## Begin Material

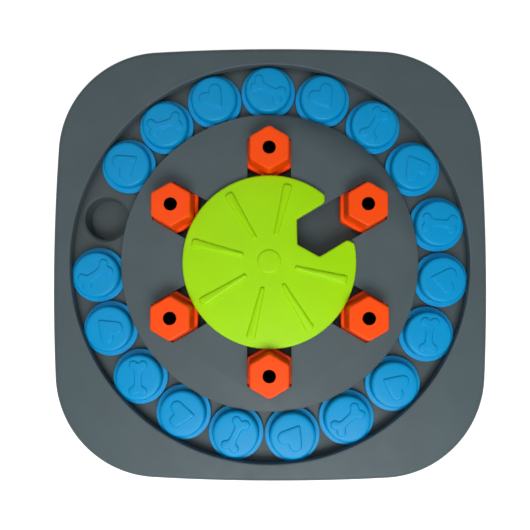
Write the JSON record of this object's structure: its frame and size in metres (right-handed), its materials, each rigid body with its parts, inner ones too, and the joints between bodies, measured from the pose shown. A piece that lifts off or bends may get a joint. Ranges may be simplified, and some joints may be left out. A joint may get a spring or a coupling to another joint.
{
  "type": "dog puzzle feeder toy",
  "caption": "Square board with a ring of sliding round pucks over treat wells, hexagonal sliders in radial slots and a notched wheel that locks them.",
  "frame": {"origin": "middle of the board, on the ground under its feet", "axes": "+Z up; in the reference picture, taken from above, +X points right and +Y points up"},
  "size_m": [0.3, 0.3, 0.038],
  "materials": {
    "grey_plastic": "fine satin, injection moulded",
    "blue_plastic": "glossy, injection moulded",
    "orange_plastic": "half gloss, injection moulded",
    "green_plastic": "satin, injection moulded",
    "foot_rubber": "matte",
    "screw_steel": "zinc plated"
  },
  "bodies": {
    "base": {"top_frame": "grey_plastic", "base_tray": "grey_plastic", "centre_plate": "grey_plastic", "plate_screws": "screw_steel", "frame_screws": "screw_steel", "rubber_foot_1": "foot_rubber", "rubber_foot_2": "foot_rubber", "rubber_foot_3": "foot_rubber", "rubber_foot_4": "foot_rubber"},
    "wheel": {"wheel": "green_plastic", "wheel_shaft": "green_plastic", "wheel_washer": "screw_steel", "wheel_screw": "screw_steel"},
    "slider_1": {"slider_1": "orange_plastic", "slider_shoe_1": "orange_plastic"},
    "slider_2": {"slider_2": "orange_plastic", "slider_shoe_2": "orange_plastic"},
    "slider_3": {"slider_3": "orange_plastic", "slider_shoe_3": "orange_plastic"},
    "slider_4": {"slider_4": "orange_plastic", "slider_shoe_4": "orange_plastic"},
    "slider_5": {"slider_5": "orange_plastic", "slider_shoe_5": "orange_plastic"},
    "slider_6": {"slider_6": "orange_plastic", "slider_shoe_6": "orange_plastic"},
    "puck_01": {"puck_01": "blue_plastic"},
    "puck_02": {"puck_02": "blue_plastic"},
    "puck_03": {"puck_03": "blue_plastic"},
    "puck_04": {"puck_04": "blue_plastic"},
    "puck_05": {"puck_05": "blue_plastic"},
    "puck_06": {"puck_06": "blue_plastic"},
    "puck_07": {"puck_07": "blue_plastic"},
    "puck_08": {"puck_08": "blue_plastic"},
    "puck_09": {"puck_09": "blue_plastic"},
    "puck_10": {"puck_10": "blue_plastic"},
    "puck_11": {"puck_11": "blue_plastic"},
    "puck_12": {"puck_12": "blue_plastic"},
    "puck_13": {"puck_13": "blue_plastic"},
    "puck_14": {"puck_14": "blue_plastic"},
    "puck_15": {"puck_15": "blue_plastic"},
    "puck_16": {"puck_16": "blue_plastic"},
    "puck_17": {"puck_17": "blue_plastic"},
    "puck_18": {"puck_18": "blue_plastic"}
  },
  "joints": [
    {"name": "wheel_spin", "type": "hinge", "parent": "base", "child": "wheel", "pos_m": [0, 0, 0.0248], "axis": [0, 0, 1], "range_deg": [-360, 360]},
    {"name": "slider_1_slide", "type": "slide", "parent": "base", "child": "slider_1", "axis": [-0.866, -0.5, 0], "range_m": [0, 0.036]},
    {"name": "slider_2_slide", "type": "slide", "parent": "base", "child": "slider_2", "axis": [0, -1, 0], "range_m": [0, 0.001]},
    {"name": "slider_3_slide", "type": "slide", "parent": "base", "child": "slider_3", "axis": [0.866, -0.5, 0], "range_m": [0, 0.001]},
    {"name": "slider_4_slide", "type": "slide", "parent": "base", "child": "slider_4", "axis": [0.866, 0.5, 0], "range_m": [0, 0.001]},
    {"name": "slider_5_slide", "type": "slide", "parent": "base", "child": "slider_5", "axis": [0, 1, 0], "range_m": [0, 0.001]},
    {"name": "slider_6_slide", "type": "slide", "parent": "base", "child": "slider_6", "axis": [-0.866, 0.5, 0], "range_m": [0, 0.001]},
    {"name": "puck_ring_turn", "type": "hinge", "parent": "base", "child": "puck_18", "pos_m": [0, 0, 0.0178], "axis": [0, 0, 1], "continuous": true},
    {"name": "puck_17_shift", "type": "hinge", "parent": "puck_18", "child": "puck_17", "pos_m": [0, 0, 0.0178], "axis": [0, 0, 1], "range_deg": [0, 19.47]},
    {"name": "puck_16_shift", "type": "hinge", "parent": "puck_17", "child": "puck_16", "pos_m": [0, 0, 0.0178], "axis": [0, 0, 1], "range_deg": [0, 19]},
    {"name": "puck_15_shift", "type": "hinge", "parent": "puck_16", "child": "puck_15", "pos_m": [0, 0, 0.0178], "axis": [0, 0, 1], "range_deg": [0, 19.24]},
    {"name": "puck_14_shift", "type": "hinge", "parent": "puck_15", "child": "puck_14", "pos_m": [0, 0, 0.0178], "axis": [0, 0, 1], "range_deg": [0, 19.24]},
    {"name": "puck_13_shift", "type": "hinge", "parent": "puck_14", "child": "puck_13", "pos_m": [0, 0, 0.0178], "axis": [0, 0, 1], "range_deg": [0, 19.19]},
    {"name": "puck_12_shift", "type": "hinge", "parent": "puck_13", "child": "puck_12", "pos_m": [0, 0, 0.0178], "axis": [0, 0, 1], "range_deg": [0, 19.09]},
    {"name": "puck_11_shift", "type": "hinge", "parent": "puck_12", "child": "puck_11", "pos_m": [0, 0, 0.0178], "axis": [0, 0, 1], "range_deg": [0, 18.9]},
    {"name": "puck_10_shift", "type": "hinge", "parent": "puck_11", "child": "puck_10", "pos_m": [0, 0, 0.0178], "axis": [0, 0, 1], "range_deg": [0, 18.04]},
    {"name": "puck_09_shift", "type": "hinge", "parent": "puck_10", "child": "puck_09", "pos_m": [0, 0, 0.0178], "axis": [0, 0, 1], "range_deg": [0, 19.14]},
    {"name": "puck_08_shift", "type": "hinge", "parent": "puck_09", "child": "puck_08", "pos_m": [0, 0, 0.0178], "axis": [0, 0, 1], "range_deg": [0, 19.24]},
    {"name": "puck_07_shift", "type": "hinge", "parent": "puck_08", "child": "puck_07", "pos_m": [0, 0, 0.0178], "axis": [0, 0, 1], "range_deg": [0, 17.52]},
    {"name": "puck_06_shift", "type": "hinge", "parent": "puck_07", "child": "puck_06", "pos_m": [0, 0, 0.0178], "axis": [0, 0, 1], "range_deg": [0, 18.38]},
    {"name": "puck_05_shift", "type": "hinge", "parent": "puck_06", "child": "puck_05", "pos_m": [0, 0, 0.0178], "axis": [0, 0, 1], "range_deg": [0, 18.71]},
    {"name": "puck_04_shift", "type": "hinge", "parent": "puck_05", "child": "puck_04", "pos_m": [0, 0, 0.0178], "axis": [0, 0, 1], "range_deg": [0, 19.24]},
    {"name": "puck_03_shift", "type": "hinge", "parent": "puck_04", "child": "puck_03", "pos_m": [0, 0, 0.0178], "axis": [0, 0, 1], "range_deg": [0, 19.43]},
    {"name": "puck_02_shift", "type": "hinge", "parent": "puck_03", "child": "puck_02", "pos_m": [0, 0, 0.0178], "axis": [0, 0, 1], "range_deg": [0, 19.47]},
    {"name": "puck_01_shift", "type": "hinge", "parent": "puck_02", "child": "puck_01", "pos_m": [0, 0, 0.0178], "axis": [0, 0, 1], "range_deg": [0, 19.47]}
  ]
}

## End Material

• Aim: Copy out the material word for word and line for line.

• Solution to this exercise:
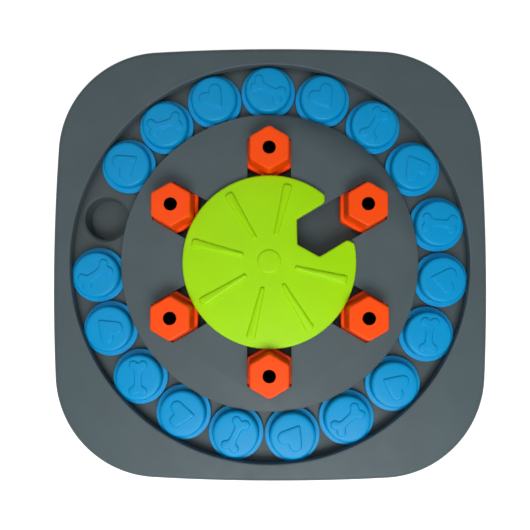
Write the JSON record of this object's structure: its frame and size in metres (right-handed), its materials, each rigid body with its parts, inner ones too, and the joints between bodies, measured from the pose shown. A piece that lifts off or bends may get a joint. Ranges may be simplified, and some joints may be left out. A joint may get a spring or a coupling to another joint.
{
  "type": "dog puzzle feeder toy",
  "caption": "Square board with a ring of sliding round pucks over treat wells, hexagonal sliders in radial slots and a notched wheel that locks them.",
  "frame": {"origin": "middle of the board, on the ground under its feet", "axes": "+Z up; in the reference picture, taken from above, +X points right and +Y points up"},
  "size_m": [0.3, 0.3, 0.038],
  "materials": {
    "grey_plastic": "fine satin, injection moulded",
    "blue_plastic": "glossy, injection moulded",
    "orange_plastic": "half gloss, injection moulded",
    "green_plastic": "satin, injection moulded",
    "foot_rubber": "matte",
    "screw_steel": "zinc plated"
  },
  "bodies": {
    "base": {"top_frame": "grey_plastic", "base_tray": "grey_plastic", "centre_plate": "grey_plastic", "plate_screws": "screw_steel", "frame_screws": "screw_steel", "rubber_foot_1": "foot_rubber", "rubber_foot_2": "foot_rubber", "rubber_foot_3": "foot_rubber", "rubber_foot_4": "foot_rubber"},
    "wheel": {"wheel": "green_plastic", "wheel_shaft": "green_plastic", "wheel_washer": "screw_steel", "wheel_screw": "screw_steel"},
    "slider_1": {"slider_1": "orange_plastic", "slider_shoe_1": "orange_plastic"},
    "slider_2": {"slider_2": "orange_plastic", "slider_shoe_2": "orange_plastic"},
    "slider_3": {"slider_3": "orange_plastic", "slider_shoe_3": "orange_plastic"},
    "slider_4": {"slider_4": "orange_plastic", "slider_shoe_4": "orange_plastic"},
    "slider_5": {"slider_5": "orange_plastic", "slider_shoe_5": "orange_plastic"},
    "slider_6": {"slider_6": "orange_plastic", "slider_shoe_6": "orange_plastic"},
    "puck_01": {"puck_01": "blue_plastic"},
    "puck_02": {"puck_02": "blue_plastic"},
    "puck_03": {"puck_03": "blue_plastic"},
    "puck_04": {"puck_04": "blue_plastic"},
    "puck_05": {"puck_05": "blue_plastic"},
    "puck_06": {"puck_06": "blue_plastic"},
    "puck_07": {"puck_07": "blue_plastic"},
    "puck_08": {"puck_08": "blue_plastic"},
    "puck_09": {"puck_09": "blue_plastic"},
    "puck_10": {"puck_10": "blue_plastic"},
    "puck_11": {"puck_11": "blue_plastic"},
    "puck_12": {"puck_12": "blue_plastic"},
    "puck_13": {"puck_13": "blue_plastic"},
    "puck_14": {"puck_14": "blue_plastic"},
    "puck_15": {"puck_15": "blue_plastic"},
    "puck_16": {"puck_16": "blue_plastic"},
    "puck_17": {"puck_17": "blue_plastic"},
    "puck_18": {"puck_18": "blue_plastic"}
  },
  "joints": [
    {"name": "wheel_spin", "type": "hinge", "parent": "base", "child": "wheel", "pos_m": [0, 0, 0.0248], "axis": [0, 0, 1], "range_deg": [-360, 360]},
    {"name": "slider_1_slide", "type": "slide", "parent": "base", "child": "slider_1", "axis": [-0.866, -0.5, 0], "range_m": [0, 0.036]},
    {"name": "slider_2_slide", "type": "slide", "parent": "base", "child": "slider_2", "axis": [0, -1, 0], "range_m": [0, 0.001]},
    {"name": "slider_3_slide", "type": "slide", "parent": "base", "child": "slider_3", "axis": [0.866, -0.5, 0], "range_m": [0, 0.001]},
    {"name": "slider_4_slide", "type": "slide", "parent": "base", "child": "slider_4", "axis": [0.866, 0.5, 0], "range_m": [0, 0.001]},
    {"name": "slider_5_slide", "type": "slide", "parent": "base", "child": "slider_5", "axis": [0, 1, 0], "range_m": [0, 0.001]},
    {"name": "slider_6_slide", "type": "slide", "parent": "base", "child": "slider_6", "axis": [-0.866, 0.5, 0], "range_m": [0, 0.001]},
    {"name": "puck_ring_turn", "type": "hinge", "parent": "base", "child": "puck_18", "pos_m": [0, 0, 0.0178], "axis": [0, 0, 1], "continuous": true},
    {"name": "puck_17_shift", "type": "hinge", "parent": "puck_18", "child": "puck_17", "pos_m": [0, 0, 0.0178], "axis": [0, 0, 1], "range_deg": [0, 19.47]},
    {"name": "puck_16_shift", "type": "hinge", "parent": "puck_17", "child": "puck_16", "pos_m": [0, 0, 0.0178], "axis": [0, 0, 1], "range_deg": [0, 19]},
    {"name": "puck_15_shift", "type": "hinge", "parent": "puck_16", "child": "puck_15", "pos_m": [0, 0, 0.0178], "axis": [0, 0, 1], "range_deg": [0, 19.24]},
    {"name": "puck_14_shift", "type": "hinge", "parent": "puck_15", "child": "puck_14", "pos_m": [0, 0, 0.0178], "axis": [0, 0, 1], "range_deg": [0, 19.24]},
    {"name": "puck_13_shift", "type": "hinge", "parent": "puck_14", "child": "puck_13", "pos_m": [0, 0, 0.0178], "axis": [0, 0, 1], "range_deg": [0, 19.19]},
    {"name": "puck_12_shift", "type": "hinge", "parent": "puck_13", "child": "puck_12", "pos_m": [0, 0, 0.0178], "axis": [0, 0, 1], "range_deg": [0, 19.09]},
    {"name": "puck_11_shift", "type": "hinge", "parent": "puck_12", "child": "puck_11", "pos_m": [0, 0, 0.0178], "axis": [0, 0, 1], "range_deg": [0, 18.9]},
    {"name": "puck_10_shift", "type": "hinge", "parent": "puck_11", "child": "puck_10", "pos_m": [0, 0, 0.0178], "axis": [0, 0, 1], "range_deg": [0, 18.04]},
    {"name": "puck_09_shift", "type": "hinge", "parent": "puck_10", "child": "puck_09", "pos_m": [0, 0, 0.0178], "axis": [0, 0, 1], "range_deg": [0, 19.14]},
    {"name": "puck_08_shift", "type": "hinge", "parent": "puck_09", "child": "puck_08", "pos_m": [0, 0, 0.0178], "axis": [0, 0, 1], "range_deg": [0, 19.24]},
    {"name": "puck_07_shift", "type": "hinge", "parent": "puck_08", "child": "puck_07", "pos_m": [0, 0, 0.0178], "axis": [0, 0, 1], "range_deg": [0, 17.52]},
    {"name": "puck_06_shift", "type": "hinge", "parent": "puck_07", "child": "puck_06", "pos_m": [0, 0, 0.0178], "axis": [0, 0, 1], "range_deg": [0, 18.38]},
    {"name": "puck_05_shift", "type": "hinge", "parent": "puck_06", "child": "puck_05", "pos_m": [0, 0, 0.0178], "axis": [0, 0, 1], "range_deg": [0, 18.71]},
    {"name": "puck_04_shift", "type": "hinge", "parent": "puck_05", "child": "puck_04", "pos_m": [0, 0, 0.0178], "axis": [0, 0, 1], "range_deg": [0, 19.24]},
    {"name": "puck_03_shift", "type": "hinge", "parent": "puck_04", "child": "puck_03", "pos_m": [0, 0, 0.0178], "axis": [0, 0, 1], "range_deg": [0, 19.43]},
    {"name": "puck_02_shift", "type": "hinge", "parent": "puck_03", "child": "puck_02", "pos_m": [0, 0, 0.0178], "axis": [0, 0, 1], "range_deg": [0, 19.47]},
    {"name": "puck_01_shift", "type": "hinge", "parent": "puck_02", "child": "puck_01", "pos_m": [0, 0, 0.0178], "axis": [0, 0, 1], "range_deg": [0, 19.47]}
  ]
}